# EXERCISE REQUIREMENTS
Give the listing again in full, exactly as written.

# PROVIDED DATA

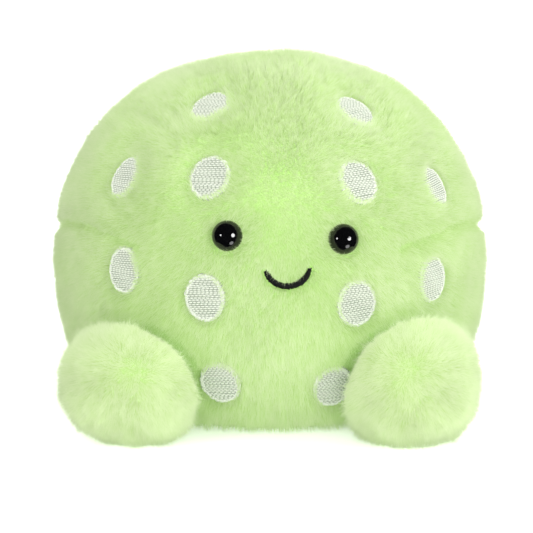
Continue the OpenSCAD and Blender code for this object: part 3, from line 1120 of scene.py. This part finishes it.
def softbox(name, azimuth, elevation, power, size=0.6, glint=False):
    """A round soft light. A glint is only there to be mirrored in the eyes."""
    light = bpy.data.lights.new(name, "AREA")
    light.shape = "DISK"
    light.size = size
    light.energy = power
    obj = bpy.data.objects.new(name, light)
    bpy.context.scene.collection.objects.link(obj)
    a, e = math.radians(azimuth), math.radians(elevation)
    place = Vector((math.sin(a) * math.cos(e), -math.cos(a) * math.cos(e), math.sin(e))) * LIGHT_DISTANCE
    aim(obj, place + Vector(MIDDLE), MIDDLE)
    obj.visible_diffuse = not glint
    obj.visible_glossy = glint


def make_camera():
    elevation = math.radians(CAMERA_ELEVATION)
    camera = bpy.data.cameras.new("camera")
    camera.lens = CAMERA_LENS
    camera.sensor_width = 36
    obj = bpy.data.objects.new("camera", camera)
    bpy.context.scene.collection.objects.link(obj)
    away = Vector((0, -math.cos(elevation), math.sin(elevation))) * CAMERA_DISTANCE
    aim(obj, Vector(MIDDLE) + away, Vector(MIDDLE) + Vector(AIM_OFFSET))
    bpy.context.scene.camera = obj


def make_floor():
    corners = [(x * FLOOR_REACH, y * FLOOR_REACH, 0) for x, y in ((-1, -1), (1, -1), (1, 1), (-1, 1))]
    mesh = smooth_mesh("floor", corners, [(0, 1, 2, 3)])
    m = Nodes("floor_paper", roughness=0.9, specular=0.1)
    grain = m.noise(400, detail=3)
    m.shader.inputs["Emission Color"].default_value = (1, 1, 1, 1)
    m.shader.inputs["Emission Strength"].default_value = FLOOR_GLOW
    floor = new_object("floor", mesh, m.colour(m.mix(grain, linear(246, 246, 246), linear(252, 252, 252))))
    floor.visible_glossy = False


def make_world():
    world = bpy.data.worlds.new("studio")
    world.use_nodes = True
    background = world.node_tree.nodes["Background"]
    background.inputs["Color"].default_value = (1, 1, 1, 1)
    background.inputs["Strength"].default_value = 1.0
    world.cycles_visibility.glossy = False
    bpy.context.scene.world = world
    bpy.context.scene.view_settings.view_transform = "Standard"


make_camera()
make_floor()
make_world()
softbox("key", azimuth=22, elevation=15, power=2.6)
softbox("top", azimuth=180, elevation=75, power=6)
softbox("fill", azimuth=-50, elevation=35, power=2.5)
softbox("side", azimuth=75, elevation=25, power=4)
softbox("glint_right", azimuth=44, elevation=12, power=14, size=0.5, glint=True)
softbox("glint_left", azimuth=-48, elevation=12, power=2.4, size=0.22, glint=True)
softbox("glint_low", azimuth=38, elevation=-42, power=3, size=0.5, glint=True)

# OUTPUT OF THE EXERCISE
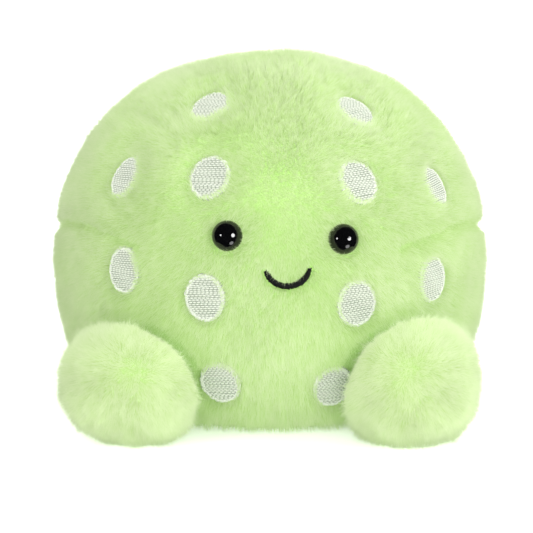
Continue the OpenSCAD and Blender code for this object: part 3, from line 1120 of scene.py. This part finishes it.
def softbox(name, azimuth, elevation, power, size=0.6, glint=False):
    """A round soft light. A glint is only there to be mirrored in the eyes."""
    light = bpy.data.lights.new(name, "AREA")
    light.shape = "DISK"
    light.size = size
    light.energy = power
    obj = bpy.data.objects.new(name, light)
    bpy.context.scene.collection.objects.link(obj)
    a, e = math.radians(azimuth), math.radians(elevation)
    place = Vector((math.sin(a) * math.cos(e), -math.cos(a) * math.cos(e), math.sin(e))) * LIGHT_DISTANCE
    aim(obj, place + Vector(MIDDLE), MIDDLE)
    obj.visible_diffuse = not glint
    obj.visible_glossy = glint


def make_camera():
    elevation = math.radians(CAMERA_ELEVATION)
    camera = bpy.data.cameras.new("camera")
    camera.lens = CAMERA_LENS
    camera.sensor_width = 36
    obj = bpy.data.objects.new("camera", camera)
    bpy.context.scene.collection.objects.link(obj)
    away = Vector((0, -math.cos(elevation), math.sin(elevation))) * CAMERA_DISTANCE
    aim(obj, Vector(MIDDLE) + away, Vector(MIDDLE) + Vector(AIM_OFFSET))
    bpy.context.scene.camera = obj


def make_floor():
    corners = [(x * FLOOR_REACH, y * FLOOR_REACH, 0) for x, y in ((-1, -1), (1, -1), (1, 1), (-1, 1))]
    mesh = smooth_mesh("floor", corners, [(0, 1, 2, 3)])
    m = Nodes("floor_paper", roughness=0.9, specular=0.1)
    grain = m.noise(400, detail=3)
    m.shader.inputs["Emission Color"].default_value = (1, 1, 1, 1)
    m.shader.inputs["Emission Strength"].default_value = FLOOR_GLOW
    floor = new_object("floor", mesh, m.colour(m.mix(grain, linear(246, 246, 246), linear(252, 252, 252))))
    floor.visible_glossy = False


def make_world():
    world = bpy.data.worlds.new("studio")
    world.use_nodes = True
    background = world.node_tree.nodes["Background"]
    background.inputs["Color"].default_value = (1, 1, 1, 1)
    background.inputs["Strength"].default_value = 1.0
    world.cycles_visibility.glossy = False
    bpy.context.scene.world = world
    bpy.context.scene.view_settings.view_transform = "Standard"


make_camera()
make_floor()
make_world()
softbox("key", azimuth=22, elevation=15, power=2.6)
softbox("top", azimuth=180, elevation=75, power=6)
softbox("fill", azimuth=-50, elevation=35, power=2.5)
softbox("side", azimuth=75, elevation=25, power=4)
softbox("glint_right", azimuth=44, elevation=12, power=14, size=0.5, glint=True)
softbox("glint_left", azimuth=-48, elevation=12, power=2.4, size=0.22, glint=True)
softbox("glint_low", azimuth=38, elevation=-42, power=3, size=0.5, glint=True)